— START OF Task inputs —

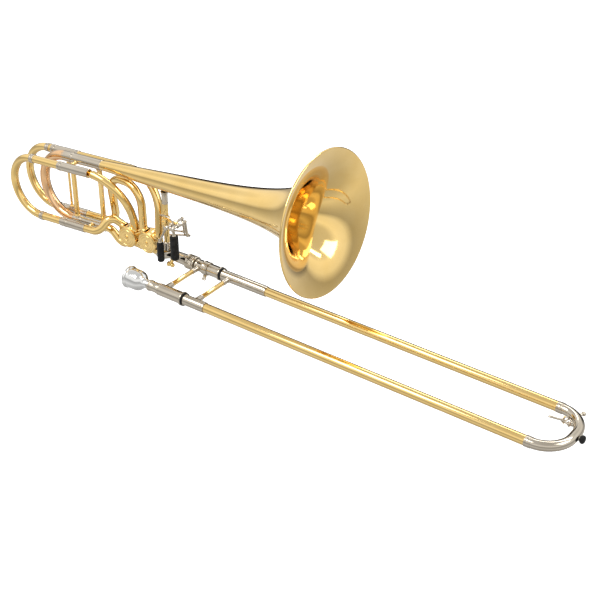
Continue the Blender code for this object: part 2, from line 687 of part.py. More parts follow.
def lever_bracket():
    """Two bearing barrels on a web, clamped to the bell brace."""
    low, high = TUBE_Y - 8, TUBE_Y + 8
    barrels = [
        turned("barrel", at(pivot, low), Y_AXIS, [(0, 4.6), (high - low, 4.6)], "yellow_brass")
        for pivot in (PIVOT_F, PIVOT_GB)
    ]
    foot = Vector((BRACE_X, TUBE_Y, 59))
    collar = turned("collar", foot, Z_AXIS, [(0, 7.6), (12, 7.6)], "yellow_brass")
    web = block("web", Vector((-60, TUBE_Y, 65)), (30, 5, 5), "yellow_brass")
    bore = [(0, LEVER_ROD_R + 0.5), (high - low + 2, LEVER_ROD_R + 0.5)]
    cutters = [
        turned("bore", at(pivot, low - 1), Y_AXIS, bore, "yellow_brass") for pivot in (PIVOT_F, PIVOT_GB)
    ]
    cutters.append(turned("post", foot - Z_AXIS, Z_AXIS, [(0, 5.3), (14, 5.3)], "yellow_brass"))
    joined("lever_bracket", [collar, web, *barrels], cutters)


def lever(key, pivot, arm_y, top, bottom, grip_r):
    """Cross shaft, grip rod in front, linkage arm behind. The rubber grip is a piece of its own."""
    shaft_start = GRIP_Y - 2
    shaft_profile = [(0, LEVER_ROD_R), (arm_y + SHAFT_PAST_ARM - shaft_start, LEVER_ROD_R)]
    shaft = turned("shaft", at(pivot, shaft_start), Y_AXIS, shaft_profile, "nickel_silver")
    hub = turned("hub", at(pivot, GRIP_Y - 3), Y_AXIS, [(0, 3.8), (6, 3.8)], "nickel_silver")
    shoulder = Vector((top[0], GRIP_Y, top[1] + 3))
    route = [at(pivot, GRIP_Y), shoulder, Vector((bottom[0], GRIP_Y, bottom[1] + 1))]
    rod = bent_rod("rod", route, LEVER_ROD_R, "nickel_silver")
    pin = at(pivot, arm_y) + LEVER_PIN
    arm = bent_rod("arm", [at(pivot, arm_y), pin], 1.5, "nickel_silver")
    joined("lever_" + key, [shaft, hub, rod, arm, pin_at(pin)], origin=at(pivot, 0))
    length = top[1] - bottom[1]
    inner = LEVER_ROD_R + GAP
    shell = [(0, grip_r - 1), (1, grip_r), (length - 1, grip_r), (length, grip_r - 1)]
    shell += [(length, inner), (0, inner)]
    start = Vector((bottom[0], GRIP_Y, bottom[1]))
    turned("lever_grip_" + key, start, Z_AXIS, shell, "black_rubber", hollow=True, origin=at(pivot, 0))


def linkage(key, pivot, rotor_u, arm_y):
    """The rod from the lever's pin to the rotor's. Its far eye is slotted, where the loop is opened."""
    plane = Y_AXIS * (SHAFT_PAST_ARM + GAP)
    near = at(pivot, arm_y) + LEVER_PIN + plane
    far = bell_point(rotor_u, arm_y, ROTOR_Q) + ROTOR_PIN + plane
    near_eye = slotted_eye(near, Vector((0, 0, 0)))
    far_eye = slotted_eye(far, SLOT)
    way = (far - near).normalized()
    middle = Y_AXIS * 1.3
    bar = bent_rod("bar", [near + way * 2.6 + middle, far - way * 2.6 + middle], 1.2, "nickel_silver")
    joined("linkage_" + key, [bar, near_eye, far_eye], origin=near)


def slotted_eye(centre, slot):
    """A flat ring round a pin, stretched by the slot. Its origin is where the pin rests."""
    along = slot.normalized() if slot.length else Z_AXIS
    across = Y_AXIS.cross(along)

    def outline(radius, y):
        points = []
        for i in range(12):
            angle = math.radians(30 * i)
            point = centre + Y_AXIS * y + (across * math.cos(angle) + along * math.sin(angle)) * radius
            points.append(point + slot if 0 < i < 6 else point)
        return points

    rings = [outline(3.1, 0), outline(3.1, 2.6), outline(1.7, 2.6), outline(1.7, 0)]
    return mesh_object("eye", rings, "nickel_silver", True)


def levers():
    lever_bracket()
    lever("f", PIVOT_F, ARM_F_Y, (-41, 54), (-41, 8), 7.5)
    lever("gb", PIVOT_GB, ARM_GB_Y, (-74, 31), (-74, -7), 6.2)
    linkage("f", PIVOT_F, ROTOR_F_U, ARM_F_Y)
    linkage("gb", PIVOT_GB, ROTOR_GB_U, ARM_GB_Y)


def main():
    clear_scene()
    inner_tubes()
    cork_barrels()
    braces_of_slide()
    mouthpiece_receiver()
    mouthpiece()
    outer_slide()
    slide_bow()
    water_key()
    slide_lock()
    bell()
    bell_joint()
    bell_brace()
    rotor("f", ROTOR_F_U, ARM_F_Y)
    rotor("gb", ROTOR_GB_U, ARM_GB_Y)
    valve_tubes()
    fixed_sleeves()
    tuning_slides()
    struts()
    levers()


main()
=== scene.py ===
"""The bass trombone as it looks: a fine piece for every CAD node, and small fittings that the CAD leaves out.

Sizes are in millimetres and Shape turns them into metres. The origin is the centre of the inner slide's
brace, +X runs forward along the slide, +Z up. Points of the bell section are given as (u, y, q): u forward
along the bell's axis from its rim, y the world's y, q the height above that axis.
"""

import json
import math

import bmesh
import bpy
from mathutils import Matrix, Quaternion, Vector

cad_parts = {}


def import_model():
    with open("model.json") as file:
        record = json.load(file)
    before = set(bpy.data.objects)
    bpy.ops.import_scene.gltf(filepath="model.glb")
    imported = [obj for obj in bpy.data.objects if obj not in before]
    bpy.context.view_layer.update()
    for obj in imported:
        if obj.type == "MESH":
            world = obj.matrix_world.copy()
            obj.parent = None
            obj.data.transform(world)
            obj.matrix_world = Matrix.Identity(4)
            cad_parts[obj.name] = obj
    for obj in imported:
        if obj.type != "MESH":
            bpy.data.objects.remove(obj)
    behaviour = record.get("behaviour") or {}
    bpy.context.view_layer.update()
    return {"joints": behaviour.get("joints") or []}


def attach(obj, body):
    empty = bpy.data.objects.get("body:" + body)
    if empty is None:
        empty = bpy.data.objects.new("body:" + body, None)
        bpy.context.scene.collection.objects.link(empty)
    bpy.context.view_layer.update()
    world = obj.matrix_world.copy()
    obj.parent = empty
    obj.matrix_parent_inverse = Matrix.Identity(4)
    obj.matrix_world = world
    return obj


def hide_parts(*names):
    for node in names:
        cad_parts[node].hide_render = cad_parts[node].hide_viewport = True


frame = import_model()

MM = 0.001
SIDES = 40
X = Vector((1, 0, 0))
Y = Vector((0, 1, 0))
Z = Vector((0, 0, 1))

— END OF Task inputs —
— START OF Task inputs —

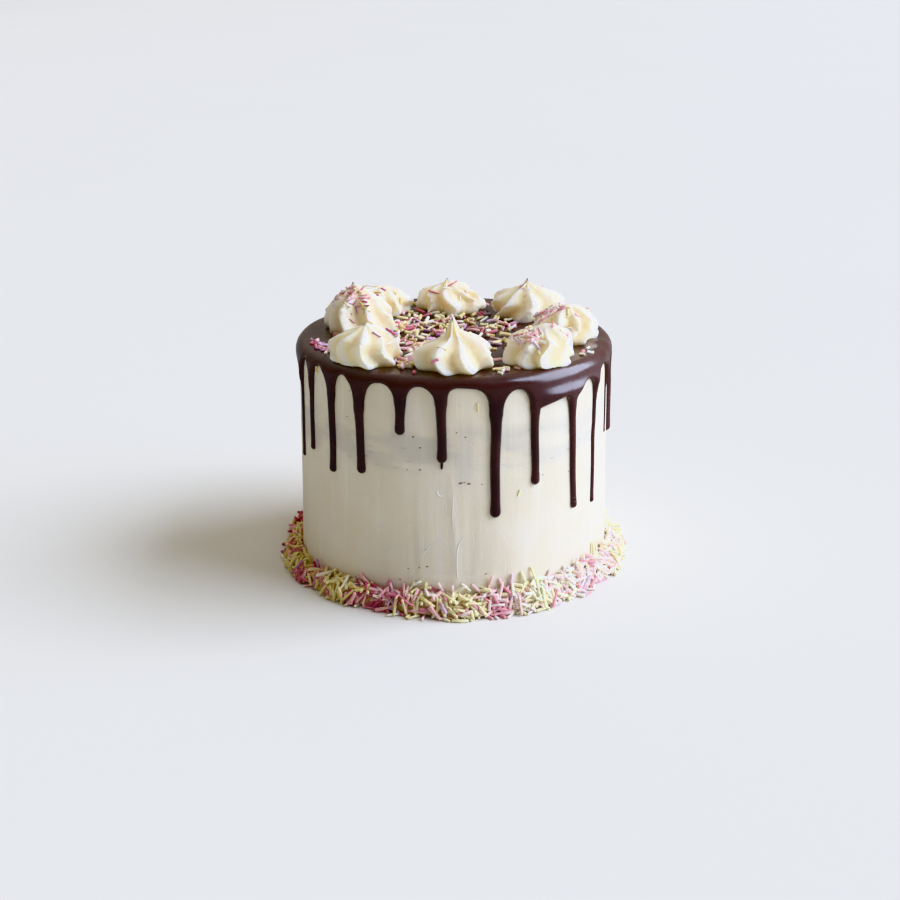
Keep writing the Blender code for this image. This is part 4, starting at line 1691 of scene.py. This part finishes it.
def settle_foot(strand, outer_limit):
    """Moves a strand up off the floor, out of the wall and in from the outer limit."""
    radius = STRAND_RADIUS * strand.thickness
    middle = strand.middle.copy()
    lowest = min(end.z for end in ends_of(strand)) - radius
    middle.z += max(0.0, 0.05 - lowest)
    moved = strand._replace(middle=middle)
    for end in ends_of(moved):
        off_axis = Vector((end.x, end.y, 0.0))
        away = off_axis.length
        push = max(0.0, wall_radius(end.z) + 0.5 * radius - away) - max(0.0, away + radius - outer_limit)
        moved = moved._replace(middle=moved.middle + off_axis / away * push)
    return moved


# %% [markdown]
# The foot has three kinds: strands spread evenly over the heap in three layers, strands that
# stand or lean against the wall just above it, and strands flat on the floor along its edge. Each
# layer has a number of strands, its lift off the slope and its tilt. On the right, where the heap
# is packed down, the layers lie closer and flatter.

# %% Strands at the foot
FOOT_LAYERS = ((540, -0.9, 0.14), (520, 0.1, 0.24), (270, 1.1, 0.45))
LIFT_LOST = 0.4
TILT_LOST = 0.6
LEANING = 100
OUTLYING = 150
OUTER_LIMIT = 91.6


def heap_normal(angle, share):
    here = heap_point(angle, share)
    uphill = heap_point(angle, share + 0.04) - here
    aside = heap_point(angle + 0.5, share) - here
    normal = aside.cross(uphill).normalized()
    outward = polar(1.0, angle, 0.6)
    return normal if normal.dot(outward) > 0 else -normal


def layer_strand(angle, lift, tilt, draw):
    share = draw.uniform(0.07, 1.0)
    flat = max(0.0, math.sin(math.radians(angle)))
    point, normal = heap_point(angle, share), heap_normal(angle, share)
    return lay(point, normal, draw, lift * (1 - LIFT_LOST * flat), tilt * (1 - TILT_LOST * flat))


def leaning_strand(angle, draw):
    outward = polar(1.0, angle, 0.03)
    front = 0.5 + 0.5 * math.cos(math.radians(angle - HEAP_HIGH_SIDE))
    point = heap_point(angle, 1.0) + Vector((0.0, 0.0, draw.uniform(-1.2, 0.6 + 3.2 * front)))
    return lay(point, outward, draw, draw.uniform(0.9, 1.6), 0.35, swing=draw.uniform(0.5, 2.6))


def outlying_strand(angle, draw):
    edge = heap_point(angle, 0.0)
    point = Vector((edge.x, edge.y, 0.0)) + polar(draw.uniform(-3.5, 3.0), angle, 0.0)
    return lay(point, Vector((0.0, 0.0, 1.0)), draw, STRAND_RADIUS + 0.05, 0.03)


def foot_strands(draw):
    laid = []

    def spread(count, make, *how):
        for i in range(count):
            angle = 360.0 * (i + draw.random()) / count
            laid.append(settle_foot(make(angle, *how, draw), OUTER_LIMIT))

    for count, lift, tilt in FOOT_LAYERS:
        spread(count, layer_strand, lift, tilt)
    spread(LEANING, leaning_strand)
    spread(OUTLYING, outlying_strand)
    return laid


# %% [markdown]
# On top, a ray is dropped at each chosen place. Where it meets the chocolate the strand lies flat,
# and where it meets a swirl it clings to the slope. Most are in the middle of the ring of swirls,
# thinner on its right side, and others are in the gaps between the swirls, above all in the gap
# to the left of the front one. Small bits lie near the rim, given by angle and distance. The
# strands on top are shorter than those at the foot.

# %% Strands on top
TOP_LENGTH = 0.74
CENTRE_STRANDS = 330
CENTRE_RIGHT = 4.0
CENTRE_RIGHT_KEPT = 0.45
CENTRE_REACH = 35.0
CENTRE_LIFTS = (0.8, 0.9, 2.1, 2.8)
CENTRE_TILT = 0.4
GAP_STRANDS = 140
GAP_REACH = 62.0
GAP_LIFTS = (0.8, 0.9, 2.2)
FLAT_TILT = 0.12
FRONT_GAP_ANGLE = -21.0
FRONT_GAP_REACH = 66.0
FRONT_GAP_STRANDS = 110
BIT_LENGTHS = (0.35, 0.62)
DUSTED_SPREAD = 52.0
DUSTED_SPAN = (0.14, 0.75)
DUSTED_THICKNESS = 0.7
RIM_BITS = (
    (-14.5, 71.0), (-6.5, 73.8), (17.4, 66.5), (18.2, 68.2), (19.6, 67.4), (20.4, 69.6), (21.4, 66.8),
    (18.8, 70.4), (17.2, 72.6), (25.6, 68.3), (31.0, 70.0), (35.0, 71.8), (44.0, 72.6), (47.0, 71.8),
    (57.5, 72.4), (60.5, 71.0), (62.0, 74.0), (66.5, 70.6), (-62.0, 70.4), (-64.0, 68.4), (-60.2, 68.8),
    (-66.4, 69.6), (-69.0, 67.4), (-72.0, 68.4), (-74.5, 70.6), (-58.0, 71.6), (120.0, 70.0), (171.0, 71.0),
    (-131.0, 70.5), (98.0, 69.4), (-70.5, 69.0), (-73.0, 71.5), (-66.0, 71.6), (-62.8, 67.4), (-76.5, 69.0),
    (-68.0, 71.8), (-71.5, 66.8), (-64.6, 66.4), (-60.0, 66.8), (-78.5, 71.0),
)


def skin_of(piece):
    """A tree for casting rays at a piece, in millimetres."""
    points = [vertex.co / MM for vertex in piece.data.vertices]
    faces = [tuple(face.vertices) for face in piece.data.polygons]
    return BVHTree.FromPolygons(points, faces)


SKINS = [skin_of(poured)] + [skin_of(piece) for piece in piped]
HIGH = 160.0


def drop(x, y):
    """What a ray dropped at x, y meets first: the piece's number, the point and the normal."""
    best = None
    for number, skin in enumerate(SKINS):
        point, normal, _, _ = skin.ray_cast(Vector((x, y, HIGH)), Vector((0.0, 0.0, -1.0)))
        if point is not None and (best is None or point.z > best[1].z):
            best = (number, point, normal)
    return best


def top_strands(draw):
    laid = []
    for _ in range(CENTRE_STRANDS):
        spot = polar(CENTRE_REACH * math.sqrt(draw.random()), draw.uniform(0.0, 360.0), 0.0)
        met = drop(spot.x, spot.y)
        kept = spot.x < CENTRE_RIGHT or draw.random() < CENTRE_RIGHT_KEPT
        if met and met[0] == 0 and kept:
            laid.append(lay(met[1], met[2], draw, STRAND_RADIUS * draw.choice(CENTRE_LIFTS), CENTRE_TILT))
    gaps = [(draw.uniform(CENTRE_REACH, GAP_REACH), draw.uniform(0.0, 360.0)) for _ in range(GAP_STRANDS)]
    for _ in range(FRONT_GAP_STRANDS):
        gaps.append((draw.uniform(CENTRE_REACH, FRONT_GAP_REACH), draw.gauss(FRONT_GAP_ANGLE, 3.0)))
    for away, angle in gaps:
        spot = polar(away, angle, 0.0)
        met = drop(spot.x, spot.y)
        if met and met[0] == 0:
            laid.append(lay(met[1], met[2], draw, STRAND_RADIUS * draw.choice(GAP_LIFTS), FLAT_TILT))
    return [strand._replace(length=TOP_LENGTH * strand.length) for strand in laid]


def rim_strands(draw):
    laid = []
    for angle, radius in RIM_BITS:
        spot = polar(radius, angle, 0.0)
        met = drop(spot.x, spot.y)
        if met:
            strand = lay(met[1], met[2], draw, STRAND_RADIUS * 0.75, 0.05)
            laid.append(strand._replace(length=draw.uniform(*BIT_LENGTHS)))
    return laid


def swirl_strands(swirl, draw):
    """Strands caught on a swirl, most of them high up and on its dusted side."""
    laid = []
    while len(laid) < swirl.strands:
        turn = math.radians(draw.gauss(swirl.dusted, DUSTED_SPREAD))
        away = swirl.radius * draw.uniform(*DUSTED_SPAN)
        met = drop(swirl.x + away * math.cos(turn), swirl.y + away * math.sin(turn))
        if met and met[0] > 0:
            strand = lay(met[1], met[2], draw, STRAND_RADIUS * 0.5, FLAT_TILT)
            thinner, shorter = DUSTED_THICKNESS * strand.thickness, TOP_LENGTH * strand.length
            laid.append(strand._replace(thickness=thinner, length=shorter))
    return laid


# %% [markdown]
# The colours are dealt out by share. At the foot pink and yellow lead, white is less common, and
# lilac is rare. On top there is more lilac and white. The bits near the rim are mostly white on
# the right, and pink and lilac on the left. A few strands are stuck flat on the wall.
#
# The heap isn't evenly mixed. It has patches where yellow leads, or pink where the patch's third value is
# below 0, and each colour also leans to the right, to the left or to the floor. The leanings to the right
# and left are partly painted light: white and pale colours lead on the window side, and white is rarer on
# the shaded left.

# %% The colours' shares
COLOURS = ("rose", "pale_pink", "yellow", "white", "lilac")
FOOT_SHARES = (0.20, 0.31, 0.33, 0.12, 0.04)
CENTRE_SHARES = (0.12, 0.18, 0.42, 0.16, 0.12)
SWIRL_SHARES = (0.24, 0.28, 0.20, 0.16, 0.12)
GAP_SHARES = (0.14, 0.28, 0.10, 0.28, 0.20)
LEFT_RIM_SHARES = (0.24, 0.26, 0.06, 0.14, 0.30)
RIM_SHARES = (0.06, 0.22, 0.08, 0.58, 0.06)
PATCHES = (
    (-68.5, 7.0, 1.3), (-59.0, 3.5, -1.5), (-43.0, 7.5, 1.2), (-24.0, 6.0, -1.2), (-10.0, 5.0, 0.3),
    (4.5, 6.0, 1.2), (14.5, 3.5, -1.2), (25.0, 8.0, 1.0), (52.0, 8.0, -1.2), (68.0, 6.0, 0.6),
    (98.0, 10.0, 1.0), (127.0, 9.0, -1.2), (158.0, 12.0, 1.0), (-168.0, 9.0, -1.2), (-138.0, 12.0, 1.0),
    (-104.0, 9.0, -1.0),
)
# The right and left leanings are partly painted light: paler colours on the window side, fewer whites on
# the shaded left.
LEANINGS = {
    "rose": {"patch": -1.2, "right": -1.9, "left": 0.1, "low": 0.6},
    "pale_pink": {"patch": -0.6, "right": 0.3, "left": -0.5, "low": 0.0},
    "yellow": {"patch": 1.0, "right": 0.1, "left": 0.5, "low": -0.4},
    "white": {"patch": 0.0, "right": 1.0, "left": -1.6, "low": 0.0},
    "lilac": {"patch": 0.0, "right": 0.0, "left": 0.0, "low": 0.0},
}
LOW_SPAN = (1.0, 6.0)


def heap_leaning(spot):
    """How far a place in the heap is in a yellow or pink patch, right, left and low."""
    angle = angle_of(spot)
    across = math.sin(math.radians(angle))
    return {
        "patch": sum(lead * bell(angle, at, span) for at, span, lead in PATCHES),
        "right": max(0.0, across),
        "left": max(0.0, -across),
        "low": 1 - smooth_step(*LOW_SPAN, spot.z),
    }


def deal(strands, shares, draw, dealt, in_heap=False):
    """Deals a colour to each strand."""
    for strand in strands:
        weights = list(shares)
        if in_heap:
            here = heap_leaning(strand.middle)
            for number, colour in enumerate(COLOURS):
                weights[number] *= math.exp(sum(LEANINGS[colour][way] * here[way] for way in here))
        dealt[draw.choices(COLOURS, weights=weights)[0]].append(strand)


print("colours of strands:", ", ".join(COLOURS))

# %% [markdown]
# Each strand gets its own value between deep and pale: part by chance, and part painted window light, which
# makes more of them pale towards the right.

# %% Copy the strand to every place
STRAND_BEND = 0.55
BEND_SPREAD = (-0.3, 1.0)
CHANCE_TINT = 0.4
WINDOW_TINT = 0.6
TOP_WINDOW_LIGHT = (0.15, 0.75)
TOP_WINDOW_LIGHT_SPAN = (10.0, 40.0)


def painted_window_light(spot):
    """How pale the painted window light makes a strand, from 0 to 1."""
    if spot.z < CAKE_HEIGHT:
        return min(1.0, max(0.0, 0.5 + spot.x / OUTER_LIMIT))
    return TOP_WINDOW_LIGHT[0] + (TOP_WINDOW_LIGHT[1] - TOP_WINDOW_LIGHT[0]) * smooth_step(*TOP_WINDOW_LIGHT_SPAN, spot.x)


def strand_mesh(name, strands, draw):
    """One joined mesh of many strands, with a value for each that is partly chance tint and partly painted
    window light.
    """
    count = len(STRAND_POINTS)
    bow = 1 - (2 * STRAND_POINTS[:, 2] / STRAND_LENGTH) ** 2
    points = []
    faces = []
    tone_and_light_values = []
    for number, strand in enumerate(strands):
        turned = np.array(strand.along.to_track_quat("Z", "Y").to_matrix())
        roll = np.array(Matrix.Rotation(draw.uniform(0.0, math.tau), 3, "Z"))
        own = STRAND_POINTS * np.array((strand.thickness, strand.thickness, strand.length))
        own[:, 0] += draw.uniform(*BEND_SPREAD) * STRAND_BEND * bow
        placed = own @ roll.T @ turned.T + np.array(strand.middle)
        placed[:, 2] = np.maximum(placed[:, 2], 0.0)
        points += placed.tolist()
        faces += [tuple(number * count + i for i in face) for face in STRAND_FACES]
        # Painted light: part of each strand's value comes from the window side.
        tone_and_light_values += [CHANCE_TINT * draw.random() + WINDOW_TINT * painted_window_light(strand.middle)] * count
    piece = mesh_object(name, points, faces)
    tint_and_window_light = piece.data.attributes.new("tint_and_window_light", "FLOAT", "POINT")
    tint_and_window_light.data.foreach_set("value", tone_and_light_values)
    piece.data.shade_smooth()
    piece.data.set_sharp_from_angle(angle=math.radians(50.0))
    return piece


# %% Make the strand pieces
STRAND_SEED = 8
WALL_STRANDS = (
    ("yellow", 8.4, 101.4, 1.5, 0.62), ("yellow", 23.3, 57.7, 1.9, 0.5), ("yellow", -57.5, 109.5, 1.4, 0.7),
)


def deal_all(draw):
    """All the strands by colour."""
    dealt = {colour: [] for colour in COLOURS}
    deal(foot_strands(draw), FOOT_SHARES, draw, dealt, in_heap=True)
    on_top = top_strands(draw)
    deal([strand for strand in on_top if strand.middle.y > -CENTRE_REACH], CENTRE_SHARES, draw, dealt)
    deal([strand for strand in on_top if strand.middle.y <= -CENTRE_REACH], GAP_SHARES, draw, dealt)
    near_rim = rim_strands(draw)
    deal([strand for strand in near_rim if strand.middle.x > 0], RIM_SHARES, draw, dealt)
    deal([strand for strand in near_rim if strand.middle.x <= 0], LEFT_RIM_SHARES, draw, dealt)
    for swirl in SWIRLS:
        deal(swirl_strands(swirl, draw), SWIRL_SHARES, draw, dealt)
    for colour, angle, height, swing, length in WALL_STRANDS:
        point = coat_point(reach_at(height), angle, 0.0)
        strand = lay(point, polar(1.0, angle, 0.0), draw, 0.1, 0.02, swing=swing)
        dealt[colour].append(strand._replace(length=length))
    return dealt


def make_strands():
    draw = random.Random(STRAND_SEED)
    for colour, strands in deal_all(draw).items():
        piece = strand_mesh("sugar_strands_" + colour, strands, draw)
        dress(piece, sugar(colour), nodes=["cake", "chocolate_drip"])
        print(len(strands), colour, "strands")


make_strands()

— END OF Task inputs —
— START OF Task inputs —

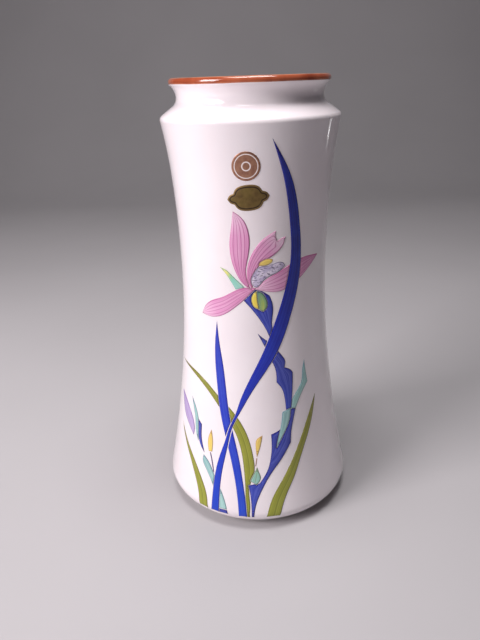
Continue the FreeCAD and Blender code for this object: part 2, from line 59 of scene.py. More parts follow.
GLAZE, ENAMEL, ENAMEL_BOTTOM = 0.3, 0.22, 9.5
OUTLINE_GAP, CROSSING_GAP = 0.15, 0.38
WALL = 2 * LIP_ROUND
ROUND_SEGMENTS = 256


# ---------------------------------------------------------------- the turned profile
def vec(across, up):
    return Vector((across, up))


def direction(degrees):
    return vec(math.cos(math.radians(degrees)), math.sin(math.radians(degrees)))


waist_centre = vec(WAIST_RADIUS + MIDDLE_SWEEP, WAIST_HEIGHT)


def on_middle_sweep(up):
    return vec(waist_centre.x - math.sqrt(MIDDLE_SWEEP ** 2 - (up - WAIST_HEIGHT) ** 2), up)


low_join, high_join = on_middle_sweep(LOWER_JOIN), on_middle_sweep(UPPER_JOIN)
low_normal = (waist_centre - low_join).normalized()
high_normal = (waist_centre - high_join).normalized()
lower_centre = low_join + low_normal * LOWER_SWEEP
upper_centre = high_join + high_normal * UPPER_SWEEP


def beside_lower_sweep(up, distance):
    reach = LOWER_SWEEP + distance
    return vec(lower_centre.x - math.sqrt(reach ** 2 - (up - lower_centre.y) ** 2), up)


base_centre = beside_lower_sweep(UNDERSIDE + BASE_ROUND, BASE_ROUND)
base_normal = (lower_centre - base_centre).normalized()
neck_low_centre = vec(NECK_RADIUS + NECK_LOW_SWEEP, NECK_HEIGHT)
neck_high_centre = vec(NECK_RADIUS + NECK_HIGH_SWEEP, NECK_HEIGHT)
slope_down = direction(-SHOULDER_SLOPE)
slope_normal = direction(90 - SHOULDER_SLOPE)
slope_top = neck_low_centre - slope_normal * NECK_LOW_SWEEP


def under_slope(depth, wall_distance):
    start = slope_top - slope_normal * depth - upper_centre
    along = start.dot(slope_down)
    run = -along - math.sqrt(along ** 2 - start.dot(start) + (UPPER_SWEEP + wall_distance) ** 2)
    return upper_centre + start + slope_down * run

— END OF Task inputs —

→ **Exercise instructions**
From the records above, retype only the lines starting at the line that contains "bell_brace()" and ending at the line that contains "record = json.load(file)", both included.

→ **Answer to this task**
    bell_brace()
    rotor("f", ROTOR_F_U, ARM_F_Y)
    rotor("gb", ROTOR_GB_U, ARM_GB_Y)
    valve_tubes()
    fixed_sleeves()
    tuning_slides()
    struts()
    levers()


main()
=== scene.py ===
"""The bass trombone as it looks: a fine piece for every CAD node, and small fittings that the CAD leaves out.

Sizes are in millimetres and Shape turns them into metres. The origin is the centre of the inner slide's
brace, +X runs forward along the slide, +Z up. Points of the bell section are given as (u, y, q): u forward
along the bell's axis from its rim, y the world's y, q the height above that axis.
"""

import json
import math

import bmesh
import bpy
from mathutils import Matrix, Quaternion, Vector

cad_parts = {}


def import_model():
    with open("model.json") as file:
        record = json.load(file)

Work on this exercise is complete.